Développement de nouvelles formes de portage

Pour faire face aux contraintes financières et opérationnelles liées à la préemption, de nouvelles formes de portage se développent. On peut citer :

  • La création de foncières commerciales associant collectivités et investisseurs privés
  • Le recours à des établissements publics fonciers pour le portage temporaire des biens préemptés
  • L’émergence de sociétés d’économie mixte spécialisées dans la revitalisation commerciale

Ces montages permettent de mutualiser les risques et d’apporter une expertise spécifique dans la gestion des actifs commerciaux.

Articulation avec les nouveaux outils numériques

L’utilisation du droit de préemption gagne à s’appuyer sur les outils numériques de connaissance du tissu commercial. Des observatoires du commerce, des systèmes d’information géographique ou des plateformes de mise en relation entre propriétaires et repreneurs peuvent faciliter l’identification des opportunités d’intervention et la gestion des biens préemptés.

Vers une évolution législative ?

Bien qu’aucune réforme d’ampleur ne soit actuellement envisagée, des ajustements du cadre juridique pourraient intervenir à moyen terme. Les pistes évoquées incluent :

  • L’extension du droit de préemption aux changements d’activité sans cession du fonds
  • L’assouplissement des conditions de rétrocession
  • Le renforcement des moyens d’action contre la vacance commerciale

Ces évolutions viseraient à renforcer l’efficacité du dispositif tout en préservant un équilibre entre intervention publique et liberté du commerce.
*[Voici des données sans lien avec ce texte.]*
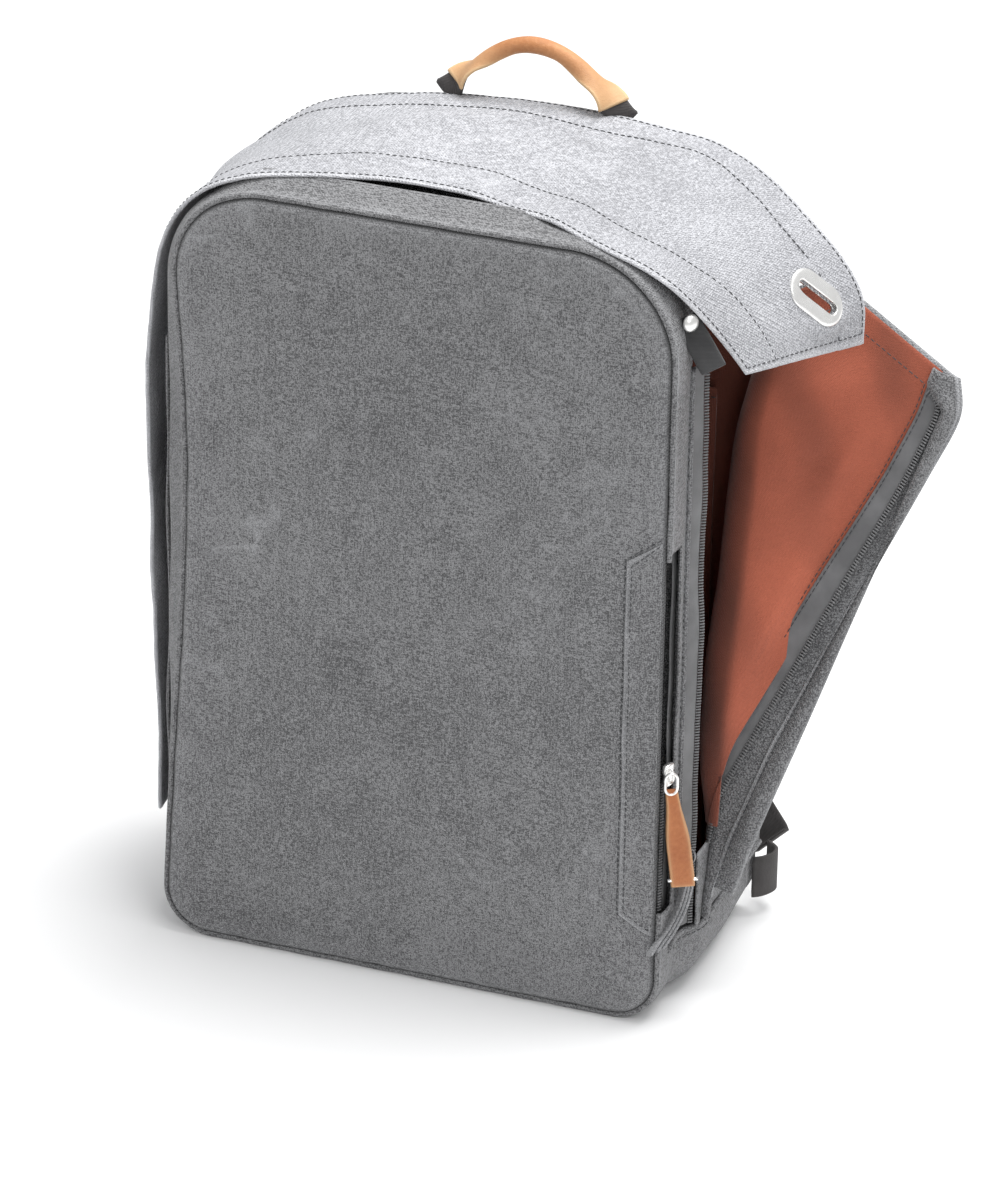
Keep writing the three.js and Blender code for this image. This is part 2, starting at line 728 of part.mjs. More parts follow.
function strapAnchor(side) {
  const path = [[161.5, 64], [166.5, 71], [167.5, 79], [161, 85.5]];
  const shape = strip(path.map(([x, y]) => [side * x, y]), 2);
  return alongZ(shape, 13, 38);
}

const yokeLow = [-YOKE.half, backFace, YOKE.low];
const yokeHigh = [YOKE.half, backFace + 2, YOKE.high];
add('strap_yoke', box(yokeLow, yokeHigh), COLOURS.canvas);
for (const [name, side] of [['left', -1], ['right', 1]]) {
  add(`strap_root_${name}`, strapRoot(side), COLOURS.webbing);
  add(`shoulder_strap_${name}`, strapPad(side), COLOURS.canvas);
  add(`strap_buckle_${name}`, strapBuckle(side), COLOURS.dark_metal);
  add(`strap_webbing_${name}`, strapWebbing(side), COLOURS.webbing);
  add(`strap_anchor_${name}`, strapAnchor(side), COLOURS.webbing);
}

export default backpack;
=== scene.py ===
"""The looks of a canvas travel backpack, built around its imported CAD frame.

Lengths in the shape code are millimetres in the part's frame, and become metres when a mesh is made.
"""

import math

import bmesh
import bpy
import numpy as np
from mathutils import Matrix, Vector


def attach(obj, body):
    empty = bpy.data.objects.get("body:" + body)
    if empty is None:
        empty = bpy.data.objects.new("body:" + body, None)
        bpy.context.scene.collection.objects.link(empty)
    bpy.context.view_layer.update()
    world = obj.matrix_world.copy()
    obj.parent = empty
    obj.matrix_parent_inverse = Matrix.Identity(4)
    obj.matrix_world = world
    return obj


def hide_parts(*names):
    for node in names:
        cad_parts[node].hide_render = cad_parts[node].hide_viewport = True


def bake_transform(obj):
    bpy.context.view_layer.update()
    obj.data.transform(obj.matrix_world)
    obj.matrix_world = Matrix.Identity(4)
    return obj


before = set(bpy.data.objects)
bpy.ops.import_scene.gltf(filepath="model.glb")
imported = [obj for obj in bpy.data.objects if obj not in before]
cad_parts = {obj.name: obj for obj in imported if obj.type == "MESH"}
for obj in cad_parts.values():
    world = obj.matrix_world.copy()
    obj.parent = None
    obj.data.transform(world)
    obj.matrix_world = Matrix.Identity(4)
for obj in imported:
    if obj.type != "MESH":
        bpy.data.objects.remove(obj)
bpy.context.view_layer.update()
MM = 0.001
X, Y, Z = np.eye(3)

# ---- Camera, lights and floor --------------------------------------------------------------

CAMERA = {"azimuth": 19.6, "elevation": 27.46, "roll": 1.07, "distance": 4.0, "lens": 216.24}
CAMERA_TARGET = Vector((0.02517, 0, 0.20755))
LIGHTS = {
    "overhead": {"place": (0.5, 0.45, 2.6), "size": 1.9, "power": 82},
    "key": {"place": (1.5, -1.6, 1.9), "size": 1.3, "power": 14},
    "fill": {"place": (-1.9, -1.5, 1.3), "size": 1.8, "power": 12},
}
LIGHT_AIM = Vector((0, 0, 0.2))
SKY = {"colour": (0.985, 0.99, 1.0, 1), "strength": 0.55}
FLOOR = {"size": 14, "place": (0, 0, -0.0005)}


def make_camera():
    azimuth, elevation = math.radians(CAMERA["azimuth"]), math.radians(CAMERA["elevation"])
    roll = math.radians(CAMERA["roll"])
    flat = math.cos(elevation)
    back = Vector((math.sin(azimuth) * flat, -math.cos(azimuth) * flat, math.sin(elevation)))
    level = Vector((math.cos(azimuth), math.sin(azimuth), 0))
    rise = back.cross(level)
    right = level * math.cos(roll) + rise * math.sin(roll)
    up = rise * math.cos(roll) - level * math.sin(roll)
    data = bpy.data.cameras.new("camera")
    data.lens = CAMERA["lens"]
    camera = bpy.data.objects.new("camera", data)
    bpy.context.scene.collection.objects.link(camera)
    turn = Matrix((right, up, back)).transposed().to_4x4()
    camera.matrix_world = Matrix.Translation(CAMERA_TARGET + back * CAMERA["distance"]) @ turn
    bpy.context.scene.camera = camera


def make_light(name, place, size, power):
    data = bpy.data.lights.new(name, "AREA")
    data.shape = "DISK"
    data.size = size
    data.energy = power
    light = bpy.data.objects.new(name, data)
    bpy.context.scene.collection.objects.link(light)
    light.location = place
    light.rotation_euler = (LIGHT_AIM - Vector(place)).to_track_quat("-Z", "Y").to_euler()


def make_studio():
    for name, light in LIGHTS.items():
        make_light(name, **light)
    world = bpy.data.worlds.new("studio")
    bpy.context.scene.world = world
    world.use_nodes = True
    background = world.node_tree.nodes["Background"]
    background.inputs["Color"].default_value = SKY["colour"]
    background.inputs["Strength"].default_value = SKY["strength"]
    bpy.context.scene.view_settings.view_transform = "Standard"
    bpy.ops.mesh.primitive_plane_add(size=FLOOR["size"], location=FLOOR["place"])
    floor = bpy.context.object
    floor.name = "floor"
    floor.data.materials.append(make_floor_material())


# ---- Material building blocks --------------------------------------------------------------


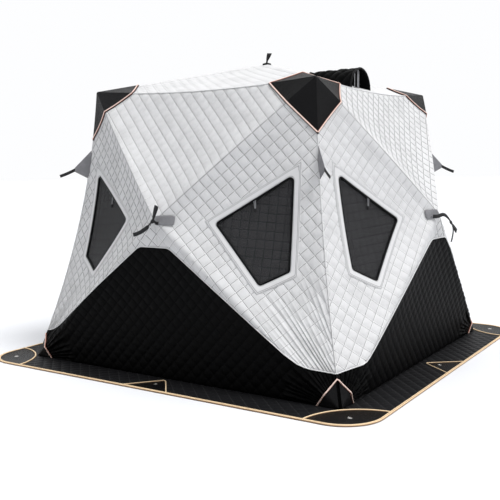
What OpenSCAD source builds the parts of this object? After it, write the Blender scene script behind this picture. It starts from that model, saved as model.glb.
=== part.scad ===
// Pop-up ice fishing hut: four quilted walls and a quilted roof, each pushed out by a
// central hub with four poles, over a quilted ground skirt.
// Millimetres. Origin on the ground at the middle of the hut, +Z up, front wall towards -Y.

/* [Shelter] */
// Length of each wall along the ground
base_w = 2400; // [2000:50:2800]
// Distance between two neighbouring roof corners
roof_w = 1734; // [1500:2:1900]
// Height of the roof corners above the ground
eave_h = 1860; // [1600:10:2100]
// Height of the roof hub above the ground
peak_h = 2080; // [1900:10:2400]
// Height of the wall hubs above the ground
hub_h = 1020; // [850:10:1200]
// How far each wall hub stands out past the ground line of its wall
hub_out = 120; // [60:5:180]

/* [Fabric] */
// Thickness of the quilted wall fabric
pad_t = 8; // [5:1:12]
// Thickness of the smooth reinforcing fabric on corners and hubs
skin_t = 3; // [2:0.5:4]
// How far the fabric draws in at the middle of each corner seam
corner_pull = 80; // [40:5:120]
// How far the fabric sags at the middle of each roof seam
eave_sag = 36; // [10:2:60]

/* [Black cloth] */
// Height of the black cloth under each wall hub
black_top = 852; // [700:2:880]
// Half width of the black cloth's flat top
black_top_w = 115; // [100:5:250]
// Height of the black cloth at the corner seams
black_side = 186; // [170:2:210]
// How far the black cloth's top is off the middle of the front and back walls
front_shift = -30; // [-80:5:80]
// How far the black cloth's top is off the middle of the side walls
side_shift = 65; // [-80:5:80]

/* [Skirt] */
// Width of the ground skirt
skirt_w = 260; // [150:10:320]
// Thickness of the ground skirt
skirt_t = 6; // [4:1:8]
// Radius of the skirt's outer corners
skirt_r = 240; // [100:10:300]
// Radius of the grommet holes
grommet_r = 6; // [4:0.5:8]
// Distance of the corner grommets from both middle lines
grommet_corner = 1305; // [1290:5:1320]
// Distance of the mid-side grommets from the middle
grommet_mid = 1340; // [1300:5:1400]

/* [Windows] */
// Corner radius of the windows
window_r = 26; // [10:2:40]
// Thickness of the window film
film_t = 2; // [1:0.5:3]
// How far the inner cover overlaps the window all round
cover_lap = 24; // [10:2:30]

/* [Vent hood] */
// Distance of the hood's closed end from the roof hub
hood_start = 370; // [300:10:420]
// Distance of the hood's open mouth from the roof hub
hood_end = 750; // [700:10:780]
// Width of the hood's mouth
hood_w = 300; // [240:10:340]
// Height of the hood's mouth over the roof
hood_h = 140; // [100:5:180]

/* [Poles] */
// Diameter of the poles
pole_d = 11; // [8:0.5:13]
// Diameter of the hubs
hub_d = 84; // [70:2:100]

/* [Webbing] */
// Width of the pull straps on the wall hubs
strap_w = 24; // [20:1:26]
// Thickness of the pull straps
strap_t = 3; // [2:0.5:4]

/* [Hidden] */

base = base_w / 2;
roof = roof_w / 2;
seam_steps = 8;
lay_gap = 0.4;
light_quilt = [0.86, 0.86, 0.88];
black_quilt = [0.08, 0.08, 0.09];
black_smooth = [0.14, 0.14, 0.15];
grey_smooth = [0.55, 0.55, 0.57];

// Window corners as shares of wall hub, roof corner and ground corner.
window_shares = [
  [0.18, 0.595, 0.225], [0.635, 0.195, 0.17], [0.405, 0.135, 0.46], [0.24, 0.27, 0.49],
];

// Middle line of the pull strap on the front and back hubs, held out to one side.
front_strap = [
  [32, -1322, 1003], [32, -1330, 1003], [33, -1343, 1008], [31, -1356, 1015],
  [27, -1366, 1018], [20, -1372, 1012], [11, -1376, 1000], [1, -1380, 988],
  [-11, -1384, 976], [-24, -1387, 966], [-38, -1390, 957], [-52, -1392, 950],
  [-66, -1394, 944], [-80, -1395, 939], [-92, -1396, 936], [-102, -1396, 934],
];

// Middle line of the pull strap on the side hubs, hanging down.
side_strap = [
  [-78, -1306, 1006], [-78, -1314, 1006], [-72, -1325, 1006], [-62, -1336, 1007],
  [-49, -1347, 1013],
  [-35, -1356, 1017], [-21, -1366, 1013], [-8, -1373, 1004], [6, -1379, 992],
  [21, -1384, 978], [36, -1388, 962], [52, -1391, 947], [62, -1393, 930],
  [66, -1395, 910], [63, -1395, 890], [59, -1393, 868], [57, -1390, 849],
  [57, -1386, 831],
];

function mix(a, b, t) = a + (b - a) * t;
function unit(v) = v / norm(v);
function steps(n) = [for (i = [0:n]) i / n];
function bow(s) = 4 * s * (1 - s);
function flip_x(p) = [-p[0], p[1], p[2]];
function quarter_turn(p) = [-p[1], p[0], p[2]];

// Points of the front wall and roof, each at a depth d under the outer face.
function ground_corner(d) = [base - 0.8 * d, -base + 0.8 * d, 0];
function roof_corner(d) = [roof - 0.8 * d, -roof + 0.8 * d, eave_h - d];
function wall_hub(d) = [0, -base - hub_out + 1.1 * d, hub_h];
function roof_hub(d) = [0, 0, peak_h - d];
function corner_seam(d, s) =
  mix(ground_corner(d), roof_corner(d), s) + bow(s) * corner_pull / sqrt(2) * [-1, 1, 0];
function eave_seam(d, s) =
  mix(flip_x(roof_corner(d)), roof_corner(d), s) + bow(s) * eave_sag * [0, 0.3, -1];
function lower_point(d, along, up) =
  mix(mix(ground_corner(d), flip_x(ground_corner(d)), along / base_w), wall_hub(d), up / hub_h);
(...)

En définitive, le droit de préemption commercial demeure un outil pertinent mais qui doit s’inscrire dans une stratégie globale de revitalisation commerciale. Son efficacité dépend largement de la capacité des collectivités à définir une vision claire pour leur territoire et à mobiliser l’ensemble des leviers à leur disposition. Dans un contexte de mutations accélérées du commerce, la préemption apparaît comme un instrument parmi d’autres au service d’une politique volontariste de préservation et de développement du commerce de proximité.